**Exercise**
Write out each line from the data below that includes the word "JSON".

**Exercise data**
--- BEGIN ---

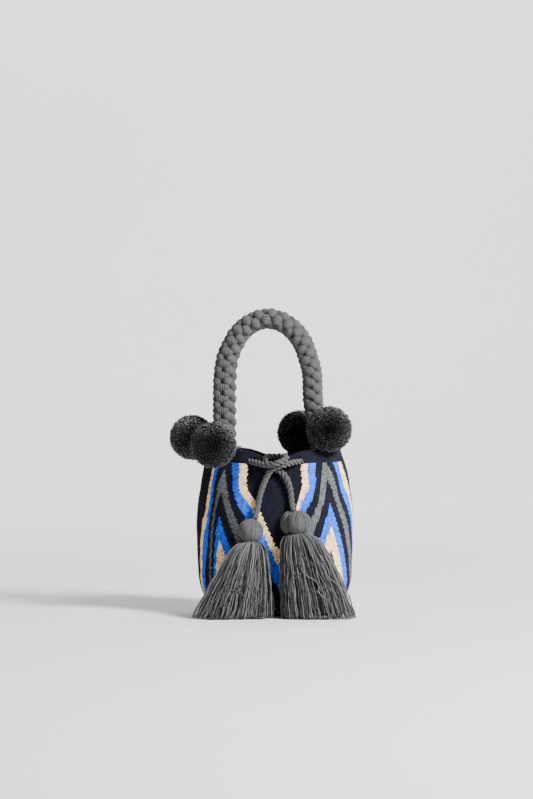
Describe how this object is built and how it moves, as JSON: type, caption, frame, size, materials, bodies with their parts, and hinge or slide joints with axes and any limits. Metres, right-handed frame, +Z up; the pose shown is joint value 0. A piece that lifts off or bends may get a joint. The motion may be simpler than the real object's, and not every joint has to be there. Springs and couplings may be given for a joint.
{
  "type": "wayuu mochila bag",
  "caption": "Small crocheted bucket bag with zigzag bands, a braided rope handle, pompoms and a drawstring with tassels.",
  "frame": {"origin": "middle of the bag's flat base, on the surface that it stands on", "axes": "+Z up through the mouth and the handle, +X to the right as seen from the front, the tasselled front facing -Y"},
  "size_m": [0.2228, 0.2023, 0.3647],
  "materials": {
    "bag_yarn": "matt yarn",
    "braid_yarn": "matt yarn",
    "pompom_yarn": "matt yarn",
    "cord_yarn": "matt yarn",
    "tassel_yarn": "matt yarn"
  },
  "bodies": {
    "root": {"bag_body": "bag_yarn", "handle_braid": "braid_yarn", "pompom_left_front": "pompom_yarn", "pompom_left_back": "pompom_yarn", "pompom_right_front": "pompom_yarn", "pompom_right_back": "pompom_yarn", "pompom_tie_left": "cord_yarn", "pompom_tie_right": "cord_yarn", "drawstring_run": "cord_yarn", "drawstring_left_end": "cord_yarn", "drawstring_right_end": "cord_yarn", "tassel_left_head": "tassel_yarn", "tassel_right_head": "tassel_yarn", "tassel_left_neck_tie": "cord_yarn", "tassel_right_neck_tie": "cord_yarn", "tassel_left_skirt": "tassel_yarn", "tassel_right_skirt": "tassel_yarn"}
  },
  "joints": []
}
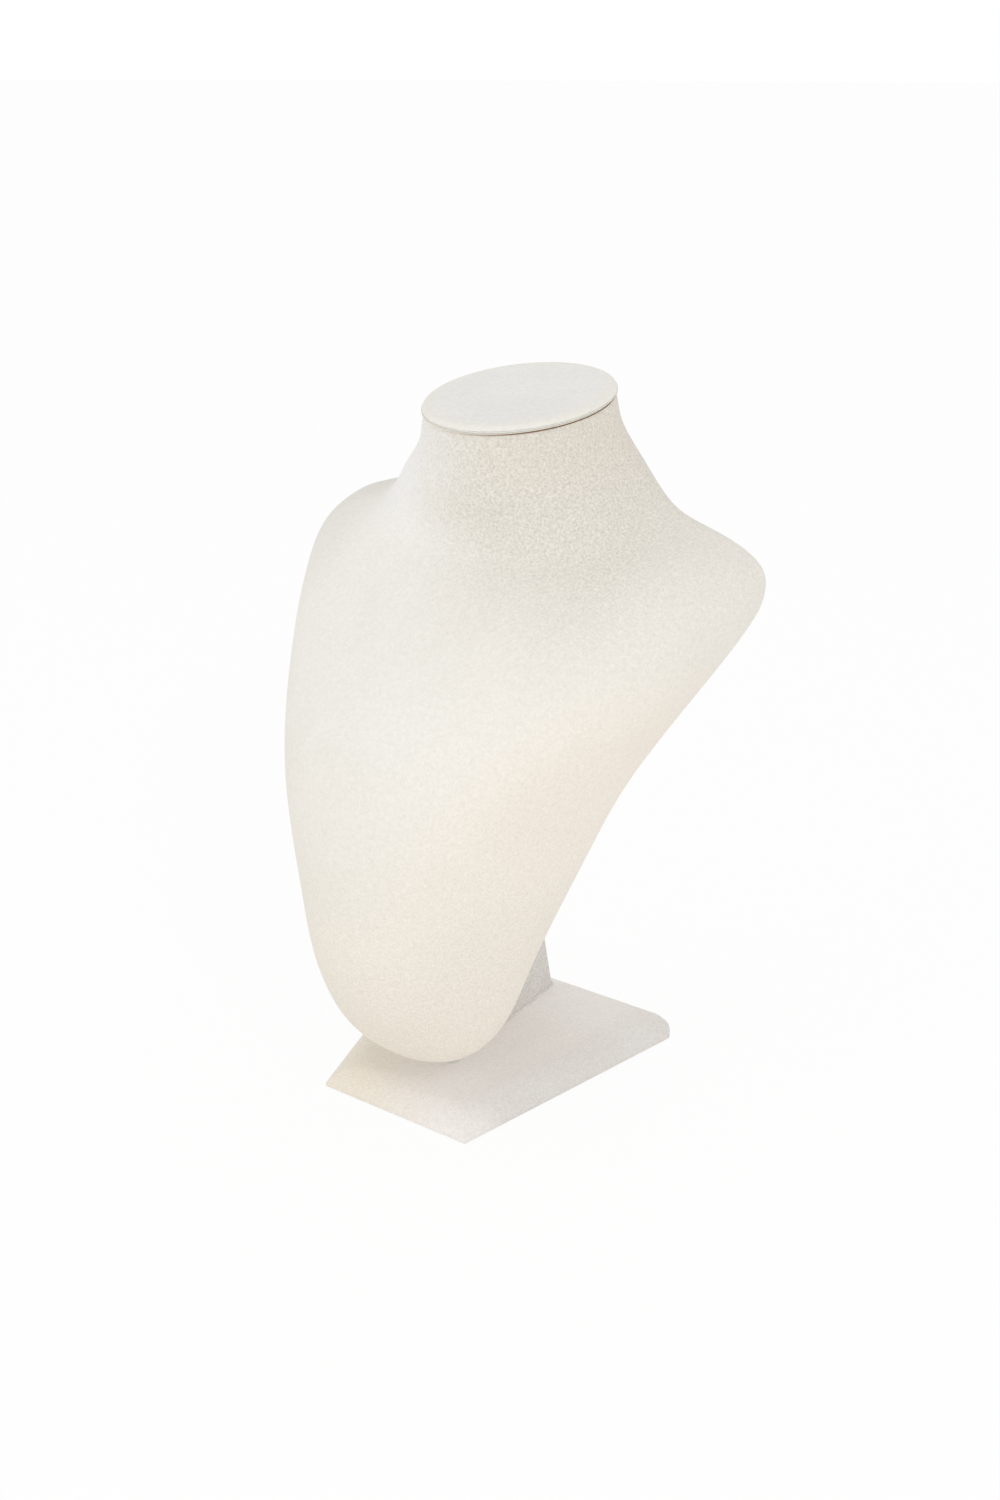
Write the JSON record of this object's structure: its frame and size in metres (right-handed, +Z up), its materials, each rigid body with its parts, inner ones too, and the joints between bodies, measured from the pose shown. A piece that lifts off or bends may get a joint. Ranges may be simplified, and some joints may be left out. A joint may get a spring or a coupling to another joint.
{
  "type": "necklace stand",
  "caption": "Suede-covered necklace bust with an oval neck cap, leaning forward over a trapezoid base on a fin-shaped post.",
  "frame": {"origin": "middle of the underside of the base, half way between its front and rear edges", "axes": "+Z up, +Y to the back of the stand, +X to the right seen from the front"},
  "size_m": [0.2152, 0.1728, 0.3081],
  "materials": {
    "shell": "plain moulded",
    "suede": "fine suede",
    "board": "raw fibreboard",
    "card": "grey card",
    "felt": "thin felt",
    "screw_steel": "zinc plated"
  },
  "bodies": {
    "root": {"bust_shell": "shell", "bust_cover": "suede", "back_panel": "board", "back_card": "card", "back_suede": "suede", "neck_cap": "board", "neck_cap_cover": "suede", "support_post": "board", "post_cover": "suede", "base_board": "board", "base_cover": "suede", "base_lining": "felt", "screws": "screw_steel"}
  },
  "joints": []
}
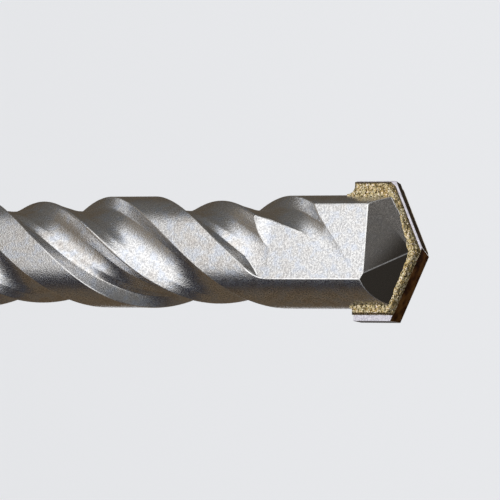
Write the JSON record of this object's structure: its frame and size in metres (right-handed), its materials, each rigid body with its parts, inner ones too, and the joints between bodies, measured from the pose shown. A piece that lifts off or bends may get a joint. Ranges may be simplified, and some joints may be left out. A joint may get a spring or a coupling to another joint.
{
  "type": "masonry drill bit",
  "caption": "Masonry drill bit with a slotted hammer-drill shank, right-hand flutes and a carbide plate brazed across its milled head.",
  "frame": {"origin": "centre of the shank's rear face, on the drill axis", "axes": "+Z along the drill axis to the point, -Y out of one of the head's two milled flats"},
  "size_m": [0.0104, 0.01, 0.16],
  "materials": {
    "steel": "shot-blasted hardened steel, grey, a little brown with temper colour and oil",
    "carbide": "ground cemented carbide, dark grey on the ground faces, bare and pale at its lower corner",
    "filler_metal": "rough, granular gold-coloured brazing metal"
  },
  "bodies": {
    "root": {"steel_body": "steel", "carbide_tip": "carbide", "braze": "filler_metal"}
  },
  "joints": []
}
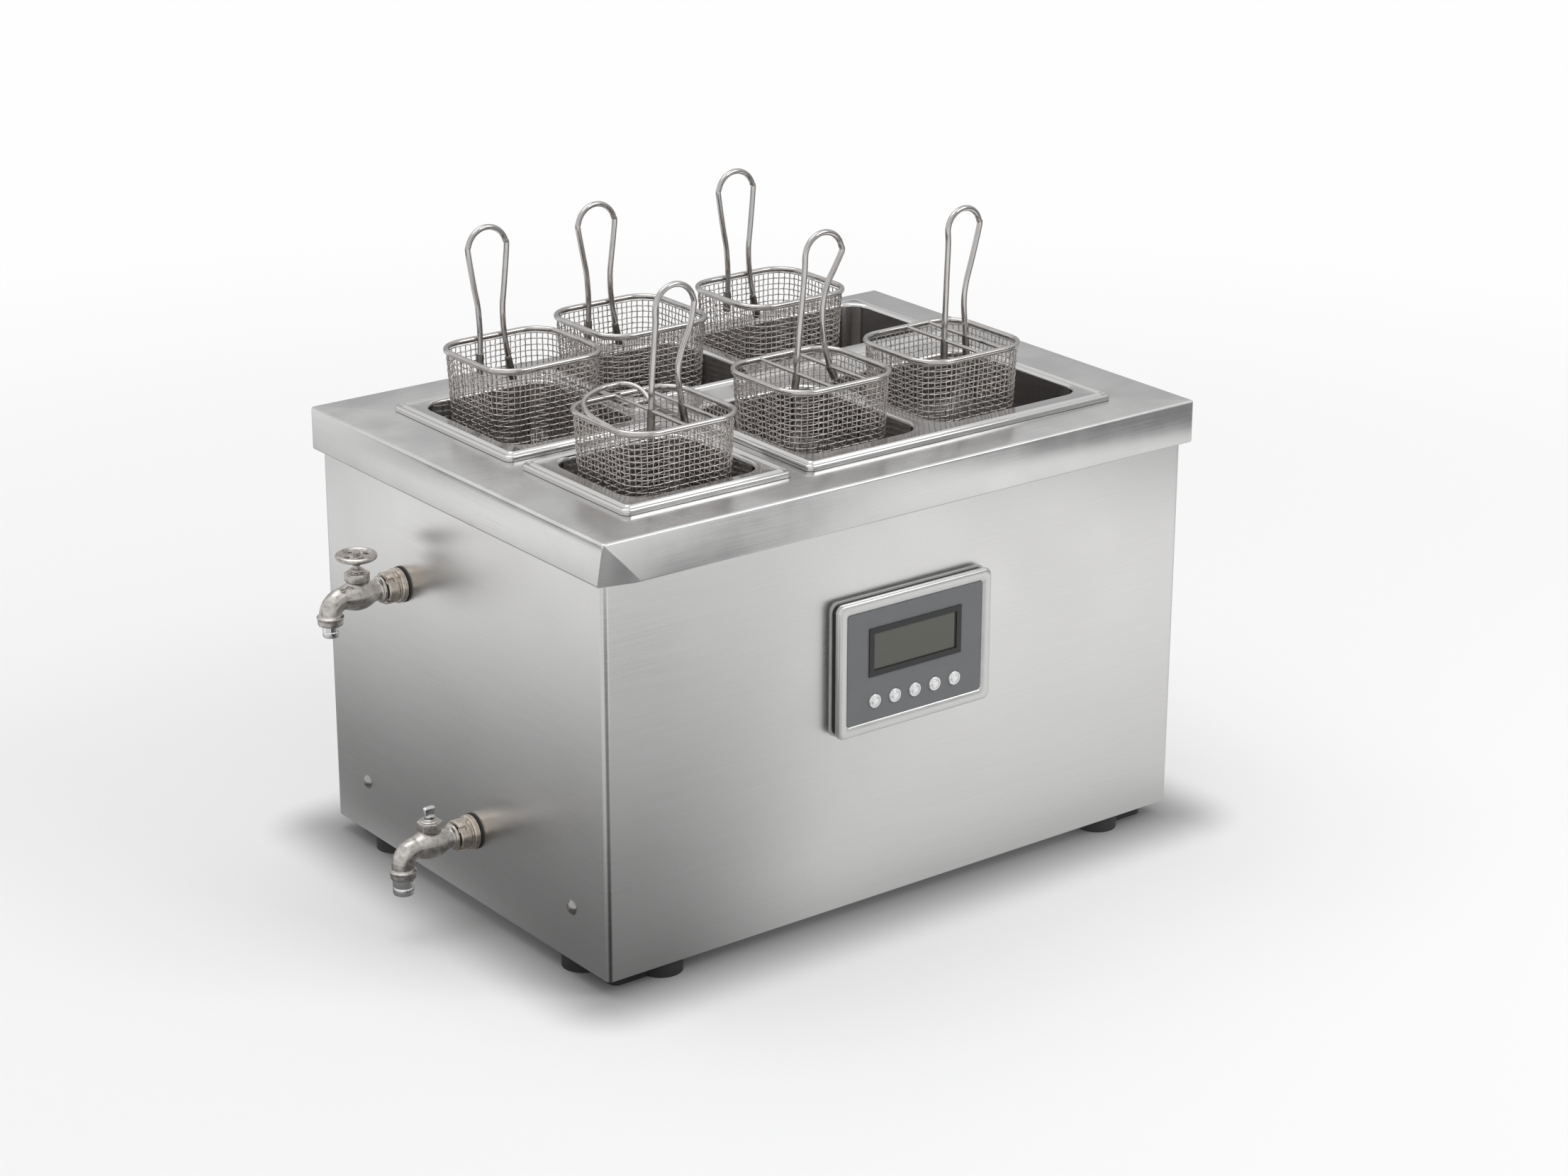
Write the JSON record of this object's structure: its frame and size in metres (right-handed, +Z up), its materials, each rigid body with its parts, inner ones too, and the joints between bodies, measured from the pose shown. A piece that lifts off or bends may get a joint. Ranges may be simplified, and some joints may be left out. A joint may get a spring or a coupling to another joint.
{
  "type": "pasta cooker",
  "caption": "Bench-top steel pasta cooker: a heated water tank under a deck with drop-in well pans, wire baskets with loop handles, side taps and a push-button control panel.",
  "frame": {"origin": "middle of the whole object's bounding box, on the plane that the feet stand on", "axes": "+Z up, -Y the front with the control panel, -X the side with both taps"},
  "size_m": [0.6958, 0.4584, 0.5625],
  "materials": {
    "deck_steel": "fine brushed, satin",
    "casing_steel": "fine horizontal brushing, satin",
    "tray_steel": "mill finish",
    "tank_steel": "dull",
    "pan_steel": "polished rim, satin well",
    "element_alloy": "oxidised sheath",
    "brass": "plain",
    "nickel": "satin nickel",
    "warm_nickel": "worn nickel",
    "bright_chrome": "bright",
    "black_rubber": "matt",
    "grey_rubber": "matt",
    "black_plastic": "matt",
    "silver_plastic": "silver lacquer",
    "dark_face": "satin grey",
    "display_glass": "unlit display",
    "board_green": "solder mask",
    "cream_plastic": "plain",
    "dark_plastic": "plain",
    "screw_steel": "bright",
    "basket_mesh": "woven wire",
    "basket_wire": "polished wire"
  },
  "bodies": {
    "housing": {"deck_cover": "deck_steel", "wrap_panel": "casing_steel", "rear_panel": "casing_steel", "base_tray": "tray_steel", "water_tank": "tank_steel", "element_front": "element_alloy", "element_rear": "element_alloy", "element_nuts": "brass", "temperature_probe": "tank_steel", "safety_thermostat": "cream_plastic", "draw_off_pipe": "brass", "drain_pipe": "brass", "upper_tap_body": "nickel", "upper_tap_bonnet": "nickel", "upper_tap_coupling": "warm_nickel", "lower_tap_body": "nickel", "lower_tap_bonnet": "nickel", "lower_tap_coupling": "warm_nickel", "tap_nozzles": "bright_chrome", "tap_washers": "black_rubber", "control_case": "black_plastic", "control_gasket": "grey_rubber", "control_bezel": "silver_plastic", "face_plate": "dark_face", "display_frame": "black_plastic", "display_window": "display_glass", "control_board": "board_green", "cable_gland": "black_plastic", "terminal_block": "cream_plastic", "power_relay": "dark_plastic", "panel_screws": "screw_steel", "foot_front_left": "black_rubber", "foot_front_right": "black_rubber", "foot_rear_left": "black_rubber", "foot_rear_right": "black_rubber"},
    "upper_wheel": {"upper_tap_spindle": "nickel", "upper_tap_handwheel": "nickel"},
    "lower_handle": {"lower_tap_spindle": "nickel", "lower_tap_handle": "bright_chrome"},
    "front_left_pan_body": {"front_left_pan": "pan_steel"},
    "rear_left_pan_body": {"rear_left_pan": "pan_steel"},
    "main_pan_body": {"main_pan": "pan_steel"},
    "back_pan_body": {"back_pan": "pan_steel"},
    "button_1_body": {"button_1": "silver_plastic"},
    "button_2_body": {"button_2": "silver_plastic"},
    "button_3_body": {"button_3": "silver_plastic"},
    "button_4_body": {"button_4": "silver_plastic"},
    "button_5_body": {"button_5": "silver_plastic"},
    "basket_1": {"basket_1_mesh": "basket_mesh", "basket_1_frame": "basket_wire"},
    "basket_2": {"basket_2_mesh": "basket_mesh", "basket_2_frame": "basket_wire"},
    "basket_3": {"basket_3_mesh": "basket_mesh", "basket_3_frame": "basket_wire"},
    "basket_4": {"basket_4_mesh": "basket_mesh", "basket_4_frame": "basket_wire"},
    "basket_5": {"basket_5_mesh": "basket_mesh", "basket_5_frame": "basket_wire"},
    "basket_6": {"basket_6_mesh": "basket_mesh", "basket_6_frame": "basket_wire"}
  },
  "joints": [
    {"name": "front_left_pan_lift", "type": "slide", "parent": "housing", "child": "front_left_pan_body", "axis": [0, 0, 1], "range_m": [0, 0.12]},
    {"name": "rear_left_pan_lift", "type": "slide", "parent": "housing", "child": "rear_left_pan_body", "axis": [0, 0, 1], "range_m": [0, 0.12]},
    {"name": "main_pan_lift", "type": "slide", "parent": "housing", "child": "main_pan_body", "axis": [0, 0, 1], "range_m": [0, 0.12]},
    {"name": "back_pan_lift", "type": "slide", "parent": "housing", "child": "back_pan_body", "axis": [0, 0, 1], "range_m": [0, 0.12]},
    {"name": "basket_1_lift", "type": "slide", "parent": "rear_left_pan_body", "child": "basket_1", "axis": [0, 0, 1], "range_m": [0, 0.15]},
    {"name": "basket_2_lift", "type": "slide", "parent": "back_pan_body", "child": "basket_2", "axis": [0, 0, 1], "range_m": [0, 0.15]},
    {"name": "basket_3_lift", "type": "slide", "parent": "back_pan_body", "child": "basket_3", "axis": [0, 0, 1], "range_m": [0, 0.15]},
    {"name": "basket_4_lift", "type": "slide", "parent": "main_pan_body", "child": "basket_4", "axis": [0, 0, 1], "range_m": [0, 0.15]},
    {"name": "basket_5_lift", "type": "slide", "parent": "front_left_pan_body", "child": "basket_5", "axis": [0, 0, 1], "range_m": [0, 0.15]},
    {"name": "basket_6_lift", "type": "slide", "parent": "main_pan_body", "child": "basket_6", "axis": [0, 0, 1], "range_m": [0, 0.15]},
    {"name": "upper_tap_turn", "type": "hinge", "parent": "housing", "child": "upper_wheel", "pos_m": [-0.3101, 0.08275, 0.288], "axis": [0, 0, 1], "range_deg": [0, 720]},
    {"name": "lower_tap_turn", "type": "hinge", "parent": "housing", "child": "lower_handle", "pos_m": [-0.3101, -0.01945, 0.0975], "axis": [0, 0, 1], "range_deg": [0, 90]},
    {"name": "button_1_press", "type": "slide", "parent": "housing", "child": "button_1_body", "axis": [0, 1, 0], "range_m": [0, 0.001], "stiffness_N_per_m": 200},
    {"name": "button_2_press", "type": "slide", "parent": "housing", "child": "button_2_body", "axis": [0, 1, 0], "range_m": [0, 0.001], "stiffness_N_per_m": 200},
    {"name": "button_3_press", "type": "slide", "parent": "housing", "child": "button_3_body", "axis": [0, 1, 0], "range_m": [0, 0.001], "stiffness_N_per_m": 200},
    {"name": "button_4_press", "type": "slide", "parent": "housing", "child": "button_4_body", "axis": [0, 1, 0], "range_m": [0, 0.001], "stiffness_N_per_m": 200},
    {"name": "button_5_press", "type": "slide", "parent": "housing", "child": "button_5_body", "axis": [0, 1, 0], "range_m": [0, 0.001], "stiffness_N_per_m": 200}
  ]
}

--- END ---

**Correct output**
Describe how this object is built and how it moves, as JSON: type, caption, frame, size, materials, bodies with their parts, and hinge or slide joints with axes and any limits. Metres, right-handed frame, +Z up; the pose shown is joint value 0. A piece that lifts off or bends may get a joint. The motion may be simpler than the real object's, and not every joint has to be there. Springs and couplings may be given for a joint.
Write the JSON record of this object's structure: its frame and size in metres (right-handed, +Z up), its materials, each rigid body with its parts, inner ones too, and the joints between bodies, measured from the pose shown. A piece that lifts off or bends may get a joint. Ranges may be simplified, and some joints may be left out. A joint may get a spring or a coupling to another joint.
Write the JSON record of this object's structure: its frame and size in metres (right-handed), its materials, each rigid body with its parts, inner ones too, and the joints between bodies, measured from the pose shown. A piece that lifts off or bends may get a joint. Ranges may be simplified, and some joints may be left out. A joint may get a spring or a coupling to another joint.
Write the JSON record of this object's structure: its frame and size in metres (right-handed, +Z up), its materials, each rigid body with its parts, inner ones too, and the joints between bodies, measured from the pose shown. A piece that lifts off or bends may get a joint. Ranges may be simplified, and some joints may be left out. A joint may get a spring or a coupling to another joint.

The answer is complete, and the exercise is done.